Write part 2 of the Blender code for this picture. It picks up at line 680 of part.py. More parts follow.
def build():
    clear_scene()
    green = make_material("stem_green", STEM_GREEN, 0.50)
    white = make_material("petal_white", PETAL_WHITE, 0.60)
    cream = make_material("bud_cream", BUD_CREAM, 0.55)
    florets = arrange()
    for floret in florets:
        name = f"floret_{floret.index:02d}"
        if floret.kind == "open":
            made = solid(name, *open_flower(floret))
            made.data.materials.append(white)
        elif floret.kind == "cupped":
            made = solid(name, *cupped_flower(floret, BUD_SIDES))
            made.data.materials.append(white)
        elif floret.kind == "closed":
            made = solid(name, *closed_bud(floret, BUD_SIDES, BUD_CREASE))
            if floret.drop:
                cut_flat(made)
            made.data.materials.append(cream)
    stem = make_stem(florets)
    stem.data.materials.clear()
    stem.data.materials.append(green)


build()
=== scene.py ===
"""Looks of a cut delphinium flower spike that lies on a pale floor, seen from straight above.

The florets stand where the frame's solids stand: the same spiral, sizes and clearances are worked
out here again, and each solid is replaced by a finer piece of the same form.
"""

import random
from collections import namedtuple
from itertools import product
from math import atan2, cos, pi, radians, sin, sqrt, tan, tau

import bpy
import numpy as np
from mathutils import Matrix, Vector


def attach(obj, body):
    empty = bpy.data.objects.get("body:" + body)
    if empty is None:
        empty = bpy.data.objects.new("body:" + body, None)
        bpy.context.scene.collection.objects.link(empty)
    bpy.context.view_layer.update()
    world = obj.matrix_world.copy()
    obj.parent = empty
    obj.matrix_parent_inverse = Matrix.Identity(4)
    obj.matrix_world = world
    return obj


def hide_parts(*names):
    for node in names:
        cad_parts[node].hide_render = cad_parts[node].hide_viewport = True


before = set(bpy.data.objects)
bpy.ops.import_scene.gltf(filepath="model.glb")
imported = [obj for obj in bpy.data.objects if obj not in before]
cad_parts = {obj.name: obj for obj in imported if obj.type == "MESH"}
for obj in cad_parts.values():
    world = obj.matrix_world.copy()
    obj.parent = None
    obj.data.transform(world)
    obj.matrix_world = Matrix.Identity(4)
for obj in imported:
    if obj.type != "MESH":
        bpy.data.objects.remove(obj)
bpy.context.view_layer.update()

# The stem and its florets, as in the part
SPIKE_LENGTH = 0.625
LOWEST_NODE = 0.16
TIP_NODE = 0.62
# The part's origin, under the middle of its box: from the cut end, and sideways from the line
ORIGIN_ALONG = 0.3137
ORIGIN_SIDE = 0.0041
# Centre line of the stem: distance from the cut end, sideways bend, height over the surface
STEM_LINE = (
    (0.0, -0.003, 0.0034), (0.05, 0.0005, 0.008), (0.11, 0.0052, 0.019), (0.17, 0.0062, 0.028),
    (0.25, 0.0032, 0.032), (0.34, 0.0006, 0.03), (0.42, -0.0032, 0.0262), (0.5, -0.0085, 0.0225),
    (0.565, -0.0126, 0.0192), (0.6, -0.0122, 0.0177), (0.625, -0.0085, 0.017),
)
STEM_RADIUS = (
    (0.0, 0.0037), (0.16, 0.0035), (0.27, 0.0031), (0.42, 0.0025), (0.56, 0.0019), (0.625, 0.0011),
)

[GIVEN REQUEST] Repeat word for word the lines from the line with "made.data.materials.append(cream)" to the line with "if empty is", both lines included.

[EXERCISE SOLUTION]
            made.data.materials.append(cream)
    stem = make_stem(florets)
    stem.data.materials.clear()
    stem.data.materials.append(green)


build()
=== scene.py ===
"""Looks of a cut delphinium flower spike that lies on a pale floor, seen from straight above.

The florets stand where the frame's solids stand: the same spiral, sizes and clearances are worked
out here again, and each solid is replaced by a finer piece of the same form.
"""

import random
from collections import namedtuple
from itertools import product
from math import atan2, cos, pi, radians, sin, sqrt, tan, tau

import bpy
import numpy as np
from mathutils import Matrix, Vector


def attach(obj, body):
    empty = bpy.data.objects.get("body:" + body)
    if empty is None:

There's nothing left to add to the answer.